First, the opinion is technically limited to the duty of due care an employer owes to an employee after it mandates that the employee provide personal and financial information which the employer then has a tort duty to protect. A clever lawyer can take care of this “problem” by inserting language in an HR document or employment agreement that states affirmatively that the employee waives any right to privacy (to the extent permitted by law) to any data they provide, or that they agree not to sue (or sue in class action) for any breach of any duty imposed by law to require the employer to protect that data. This is common for employers to do—to impose a duty on employees to arbitrate (not in a class action) all disputes that arise out of the employer/employee relationship. It’ debatable whether a data breach is something that “arises out of” the employer/employee relationship, but a clever lawyer (yea, we need more clever lawyers) could insert language in the arbitration agreement specifying that such breaches are “deemed” to arise out of the relationship.

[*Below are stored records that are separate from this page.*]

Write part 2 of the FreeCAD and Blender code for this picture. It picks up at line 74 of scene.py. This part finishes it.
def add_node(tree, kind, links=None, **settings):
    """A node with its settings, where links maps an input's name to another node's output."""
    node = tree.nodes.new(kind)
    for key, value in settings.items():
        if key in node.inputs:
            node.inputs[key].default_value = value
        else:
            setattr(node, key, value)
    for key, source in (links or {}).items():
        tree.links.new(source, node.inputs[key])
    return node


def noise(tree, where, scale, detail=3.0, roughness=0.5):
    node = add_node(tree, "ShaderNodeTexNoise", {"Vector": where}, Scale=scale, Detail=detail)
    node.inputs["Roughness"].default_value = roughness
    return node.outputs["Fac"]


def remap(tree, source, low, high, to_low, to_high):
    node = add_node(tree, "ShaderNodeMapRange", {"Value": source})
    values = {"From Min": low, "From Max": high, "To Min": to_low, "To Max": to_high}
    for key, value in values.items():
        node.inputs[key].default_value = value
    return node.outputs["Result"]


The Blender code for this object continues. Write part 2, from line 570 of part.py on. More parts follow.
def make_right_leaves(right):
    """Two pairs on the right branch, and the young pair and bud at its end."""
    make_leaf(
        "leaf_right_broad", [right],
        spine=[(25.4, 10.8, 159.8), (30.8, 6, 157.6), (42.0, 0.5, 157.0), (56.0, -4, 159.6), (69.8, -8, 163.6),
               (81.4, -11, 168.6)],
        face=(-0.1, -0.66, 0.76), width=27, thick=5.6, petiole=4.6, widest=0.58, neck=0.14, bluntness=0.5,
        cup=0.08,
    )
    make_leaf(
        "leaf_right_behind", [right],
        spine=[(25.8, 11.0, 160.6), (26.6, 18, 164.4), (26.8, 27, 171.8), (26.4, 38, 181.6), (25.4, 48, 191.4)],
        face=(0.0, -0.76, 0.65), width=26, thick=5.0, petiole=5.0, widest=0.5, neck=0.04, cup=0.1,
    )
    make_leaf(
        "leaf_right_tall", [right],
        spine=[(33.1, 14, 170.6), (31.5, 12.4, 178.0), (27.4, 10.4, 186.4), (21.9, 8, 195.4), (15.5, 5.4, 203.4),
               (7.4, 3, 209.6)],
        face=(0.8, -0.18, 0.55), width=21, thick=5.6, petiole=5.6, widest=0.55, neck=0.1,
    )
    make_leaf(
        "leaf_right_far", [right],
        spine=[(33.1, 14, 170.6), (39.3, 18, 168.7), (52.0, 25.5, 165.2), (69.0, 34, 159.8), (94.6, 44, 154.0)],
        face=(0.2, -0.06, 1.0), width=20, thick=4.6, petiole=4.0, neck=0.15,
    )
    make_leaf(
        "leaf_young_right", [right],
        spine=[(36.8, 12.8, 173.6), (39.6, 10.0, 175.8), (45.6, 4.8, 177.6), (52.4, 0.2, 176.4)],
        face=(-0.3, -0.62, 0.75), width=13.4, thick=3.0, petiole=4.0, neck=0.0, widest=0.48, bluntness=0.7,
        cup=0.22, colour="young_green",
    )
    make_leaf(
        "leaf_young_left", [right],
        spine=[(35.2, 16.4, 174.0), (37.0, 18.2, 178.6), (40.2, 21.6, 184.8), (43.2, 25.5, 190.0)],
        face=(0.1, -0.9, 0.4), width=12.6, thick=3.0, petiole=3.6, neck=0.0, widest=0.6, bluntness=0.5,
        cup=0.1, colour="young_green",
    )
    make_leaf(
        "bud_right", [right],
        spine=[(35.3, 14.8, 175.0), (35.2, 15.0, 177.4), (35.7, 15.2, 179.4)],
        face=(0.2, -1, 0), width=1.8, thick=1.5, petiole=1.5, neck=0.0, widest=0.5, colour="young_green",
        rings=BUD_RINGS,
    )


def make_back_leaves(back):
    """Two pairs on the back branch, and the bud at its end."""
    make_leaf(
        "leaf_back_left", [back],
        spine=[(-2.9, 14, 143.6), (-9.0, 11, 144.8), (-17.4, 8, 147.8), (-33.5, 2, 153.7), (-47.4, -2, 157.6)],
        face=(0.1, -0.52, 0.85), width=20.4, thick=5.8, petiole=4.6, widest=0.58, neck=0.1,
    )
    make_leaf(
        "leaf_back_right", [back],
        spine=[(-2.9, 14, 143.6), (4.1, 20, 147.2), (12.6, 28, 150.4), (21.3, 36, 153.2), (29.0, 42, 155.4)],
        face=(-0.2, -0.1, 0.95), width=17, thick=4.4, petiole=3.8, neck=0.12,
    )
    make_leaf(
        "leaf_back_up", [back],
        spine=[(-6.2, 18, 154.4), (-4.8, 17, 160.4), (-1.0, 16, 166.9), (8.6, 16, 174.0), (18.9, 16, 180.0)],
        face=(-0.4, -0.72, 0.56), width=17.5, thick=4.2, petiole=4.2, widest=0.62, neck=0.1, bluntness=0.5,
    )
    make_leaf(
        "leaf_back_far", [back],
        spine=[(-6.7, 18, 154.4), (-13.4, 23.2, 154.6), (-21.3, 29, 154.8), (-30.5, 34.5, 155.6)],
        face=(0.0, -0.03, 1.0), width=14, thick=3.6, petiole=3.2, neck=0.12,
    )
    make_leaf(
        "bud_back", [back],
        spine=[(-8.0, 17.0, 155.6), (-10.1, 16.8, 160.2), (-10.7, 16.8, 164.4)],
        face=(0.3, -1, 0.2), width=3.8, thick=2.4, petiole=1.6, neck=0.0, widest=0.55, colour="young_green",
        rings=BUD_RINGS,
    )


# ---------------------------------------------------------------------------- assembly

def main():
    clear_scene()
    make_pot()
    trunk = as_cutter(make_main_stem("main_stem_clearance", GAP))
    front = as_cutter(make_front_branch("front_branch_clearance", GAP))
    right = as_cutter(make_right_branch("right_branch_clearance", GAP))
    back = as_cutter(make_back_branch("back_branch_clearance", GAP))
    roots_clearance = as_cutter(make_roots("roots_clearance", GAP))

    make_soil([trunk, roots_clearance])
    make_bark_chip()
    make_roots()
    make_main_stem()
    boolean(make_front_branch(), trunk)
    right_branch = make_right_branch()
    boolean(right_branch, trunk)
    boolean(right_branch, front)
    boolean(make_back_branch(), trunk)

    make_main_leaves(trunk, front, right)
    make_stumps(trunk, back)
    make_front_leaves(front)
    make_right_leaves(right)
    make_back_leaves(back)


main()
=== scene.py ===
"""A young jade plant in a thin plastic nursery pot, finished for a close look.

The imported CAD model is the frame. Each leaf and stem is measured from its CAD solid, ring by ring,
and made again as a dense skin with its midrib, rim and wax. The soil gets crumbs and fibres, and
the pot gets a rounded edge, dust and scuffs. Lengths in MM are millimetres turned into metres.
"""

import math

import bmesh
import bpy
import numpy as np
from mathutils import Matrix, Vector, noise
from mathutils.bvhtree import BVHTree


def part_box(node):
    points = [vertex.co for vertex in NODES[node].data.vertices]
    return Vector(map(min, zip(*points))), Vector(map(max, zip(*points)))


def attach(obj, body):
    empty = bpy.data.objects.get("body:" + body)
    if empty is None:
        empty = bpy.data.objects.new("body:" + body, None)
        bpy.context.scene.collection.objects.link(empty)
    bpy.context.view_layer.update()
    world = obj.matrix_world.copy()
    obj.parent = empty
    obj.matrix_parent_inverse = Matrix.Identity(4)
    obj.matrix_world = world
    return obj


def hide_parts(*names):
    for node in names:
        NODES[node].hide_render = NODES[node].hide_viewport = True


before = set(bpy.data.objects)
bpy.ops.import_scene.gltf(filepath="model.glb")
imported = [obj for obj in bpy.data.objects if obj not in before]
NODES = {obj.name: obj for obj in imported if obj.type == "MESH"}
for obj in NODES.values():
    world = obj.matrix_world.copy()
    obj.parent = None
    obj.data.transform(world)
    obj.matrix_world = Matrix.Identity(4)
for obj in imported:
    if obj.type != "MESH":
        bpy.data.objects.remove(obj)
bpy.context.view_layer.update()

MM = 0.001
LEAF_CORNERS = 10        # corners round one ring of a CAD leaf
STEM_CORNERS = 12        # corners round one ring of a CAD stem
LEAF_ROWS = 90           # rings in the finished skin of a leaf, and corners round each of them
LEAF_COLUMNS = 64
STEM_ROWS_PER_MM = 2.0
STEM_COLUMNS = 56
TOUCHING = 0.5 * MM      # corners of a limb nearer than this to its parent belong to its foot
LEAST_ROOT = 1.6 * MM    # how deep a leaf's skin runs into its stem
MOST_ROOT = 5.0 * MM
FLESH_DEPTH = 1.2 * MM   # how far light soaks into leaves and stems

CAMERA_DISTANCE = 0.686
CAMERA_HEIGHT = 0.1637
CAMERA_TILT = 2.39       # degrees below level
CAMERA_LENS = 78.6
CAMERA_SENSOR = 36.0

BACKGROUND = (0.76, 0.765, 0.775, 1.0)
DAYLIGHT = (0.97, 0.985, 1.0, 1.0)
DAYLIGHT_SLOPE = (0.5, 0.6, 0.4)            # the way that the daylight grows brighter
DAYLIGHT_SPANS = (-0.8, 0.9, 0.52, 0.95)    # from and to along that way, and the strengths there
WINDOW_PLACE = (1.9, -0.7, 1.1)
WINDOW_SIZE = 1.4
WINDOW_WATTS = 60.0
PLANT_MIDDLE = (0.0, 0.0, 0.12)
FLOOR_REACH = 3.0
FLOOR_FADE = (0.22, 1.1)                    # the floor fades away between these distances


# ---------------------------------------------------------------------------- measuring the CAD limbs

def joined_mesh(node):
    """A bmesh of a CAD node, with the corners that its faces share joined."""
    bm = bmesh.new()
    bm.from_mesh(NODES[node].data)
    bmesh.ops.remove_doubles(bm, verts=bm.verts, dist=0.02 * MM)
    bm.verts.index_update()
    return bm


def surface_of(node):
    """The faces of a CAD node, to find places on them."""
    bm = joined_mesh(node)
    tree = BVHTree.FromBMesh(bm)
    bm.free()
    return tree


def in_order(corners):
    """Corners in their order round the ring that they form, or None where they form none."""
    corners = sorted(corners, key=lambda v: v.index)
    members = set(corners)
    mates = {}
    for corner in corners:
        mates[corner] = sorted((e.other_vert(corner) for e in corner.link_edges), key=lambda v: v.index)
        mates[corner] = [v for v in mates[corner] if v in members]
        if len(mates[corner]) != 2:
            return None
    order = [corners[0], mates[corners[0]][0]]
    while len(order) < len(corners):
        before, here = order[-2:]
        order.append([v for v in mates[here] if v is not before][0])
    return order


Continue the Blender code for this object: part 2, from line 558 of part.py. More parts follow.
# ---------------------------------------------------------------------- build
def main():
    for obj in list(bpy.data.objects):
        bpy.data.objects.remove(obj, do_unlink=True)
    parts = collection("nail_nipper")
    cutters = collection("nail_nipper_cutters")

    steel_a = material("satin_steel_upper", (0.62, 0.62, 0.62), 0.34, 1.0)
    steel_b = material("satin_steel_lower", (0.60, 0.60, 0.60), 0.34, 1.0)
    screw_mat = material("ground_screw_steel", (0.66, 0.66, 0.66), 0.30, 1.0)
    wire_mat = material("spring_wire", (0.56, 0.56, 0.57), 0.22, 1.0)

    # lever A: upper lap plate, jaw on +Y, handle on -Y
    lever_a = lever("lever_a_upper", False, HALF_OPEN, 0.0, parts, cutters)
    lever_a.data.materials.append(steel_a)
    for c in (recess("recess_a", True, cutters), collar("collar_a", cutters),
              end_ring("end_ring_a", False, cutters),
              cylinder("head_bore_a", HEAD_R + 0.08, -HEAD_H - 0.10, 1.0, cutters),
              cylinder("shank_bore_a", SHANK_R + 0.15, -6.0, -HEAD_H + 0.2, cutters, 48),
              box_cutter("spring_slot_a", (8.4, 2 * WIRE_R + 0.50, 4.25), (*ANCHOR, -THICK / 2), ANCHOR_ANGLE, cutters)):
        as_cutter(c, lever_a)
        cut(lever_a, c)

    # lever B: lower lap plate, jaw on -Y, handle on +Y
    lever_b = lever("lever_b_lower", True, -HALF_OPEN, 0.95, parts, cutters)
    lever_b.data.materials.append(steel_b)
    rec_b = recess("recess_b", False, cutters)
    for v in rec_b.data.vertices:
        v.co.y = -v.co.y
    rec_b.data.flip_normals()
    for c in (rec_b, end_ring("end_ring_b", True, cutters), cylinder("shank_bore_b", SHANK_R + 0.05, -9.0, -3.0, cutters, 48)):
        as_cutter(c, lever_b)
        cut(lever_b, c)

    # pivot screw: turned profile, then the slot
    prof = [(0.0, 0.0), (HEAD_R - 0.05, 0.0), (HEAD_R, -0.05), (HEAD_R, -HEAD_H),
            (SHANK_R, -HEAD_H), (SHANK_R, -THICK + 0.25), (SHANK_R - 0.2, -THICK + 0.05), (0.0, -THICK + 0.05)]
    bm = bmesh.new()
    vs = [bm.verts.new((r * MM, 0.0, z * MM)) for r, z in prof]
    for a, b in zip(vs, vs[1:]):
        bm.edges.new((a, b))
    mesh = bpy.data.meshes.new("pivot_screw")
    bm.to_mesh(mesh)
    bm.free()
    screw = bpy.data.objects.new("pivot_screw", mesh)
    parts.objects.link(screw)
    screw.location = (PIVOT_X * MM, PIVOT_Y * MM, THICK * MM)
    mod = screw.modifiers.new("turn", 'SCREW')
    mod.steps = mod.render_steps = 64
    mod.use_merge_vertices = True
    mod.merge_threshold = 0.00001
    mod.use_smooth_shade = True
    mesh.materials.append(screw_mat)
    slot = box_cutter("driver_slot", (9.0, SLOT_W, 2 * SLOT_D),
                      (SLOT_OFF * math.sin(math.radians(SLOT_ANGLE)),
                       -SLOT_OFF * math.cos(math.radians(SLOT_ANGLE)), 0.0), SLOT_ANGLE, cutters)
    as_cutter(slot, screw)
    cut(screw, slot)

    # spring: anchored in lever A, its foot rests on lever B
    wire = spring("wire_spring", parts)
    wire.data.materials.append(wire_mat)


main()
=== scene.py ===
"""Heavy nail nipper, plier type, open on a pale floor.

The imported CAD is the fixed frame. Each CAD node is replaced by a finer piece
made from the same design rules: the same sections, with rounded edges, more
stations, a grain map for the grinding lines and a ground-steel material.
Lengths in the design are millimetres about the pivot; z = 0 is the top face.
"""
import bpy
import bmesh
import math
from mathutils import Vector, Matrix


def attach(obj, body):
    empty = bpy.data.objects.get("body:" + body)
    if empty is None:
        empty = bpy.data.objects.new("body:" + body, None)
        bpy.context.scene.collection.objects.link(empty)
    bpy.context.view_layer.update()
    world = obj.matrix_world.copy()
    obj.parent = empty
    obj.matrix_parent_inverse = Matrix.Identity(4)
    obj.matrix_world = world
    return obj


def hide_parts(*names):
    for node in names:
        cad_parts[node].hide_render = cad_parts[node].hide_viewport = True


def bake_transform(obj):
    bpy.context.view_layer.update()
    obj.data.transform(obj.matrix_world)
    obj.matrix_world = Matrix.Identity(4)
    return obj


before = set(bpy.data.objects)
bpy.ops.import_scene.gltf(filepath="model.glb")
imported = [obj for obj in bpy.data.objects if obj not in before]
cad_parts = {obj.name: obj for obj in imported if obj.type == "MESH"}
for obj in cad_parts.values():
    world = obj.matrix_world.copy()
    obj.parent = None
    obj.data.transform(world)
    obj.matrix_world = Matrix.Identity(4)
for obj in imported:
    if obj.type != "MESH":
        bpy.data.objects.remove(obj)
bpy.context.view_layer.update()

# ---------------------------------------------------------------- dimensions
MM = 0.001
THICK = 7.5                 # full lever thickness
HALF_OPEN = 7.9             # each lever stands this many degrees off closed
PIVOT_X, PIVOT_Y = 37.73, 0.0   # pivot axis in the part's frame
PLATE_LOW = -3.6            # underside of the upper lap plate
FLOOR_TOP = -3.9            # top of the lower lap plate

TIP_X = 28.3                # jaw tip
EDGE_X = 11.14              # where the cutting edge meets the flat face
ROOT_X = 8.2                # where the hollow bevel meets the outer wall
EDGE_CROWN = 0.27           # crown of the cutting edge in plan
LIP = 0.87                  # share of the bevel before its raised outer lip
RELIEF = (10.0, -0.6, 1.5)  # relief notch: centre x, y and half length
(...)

Second, the opinion is limited to the Keystone State—for now. Surprisingly, there’s not a lot of cases that expressly provide that there is a legal duty under negligence law to prevent these kind of data breaches. The court did not explain the scope of the duty, or what constitutes “reasonable” acts to prevent breaches—but that’s what juries are for.
Third, there’s still the problem of assessing “damages.” While the court primarily addressed “duty” of due care and the “economic loss” doctrine, other courts have consistently (but not universally) found that mere breaches of privacy that cause anxiety or fear of harm are not really “damages” and are not compensable. So there’s still the problem (for plaintiffs) of proving compensable harm resulting from a data breach. There’s also a question about “foreseeability.” To whom does the duty of due care extend? Employees? Their dependents? Customers? Vendors? Suppliers? Litigation is not the most efficient way to find this out.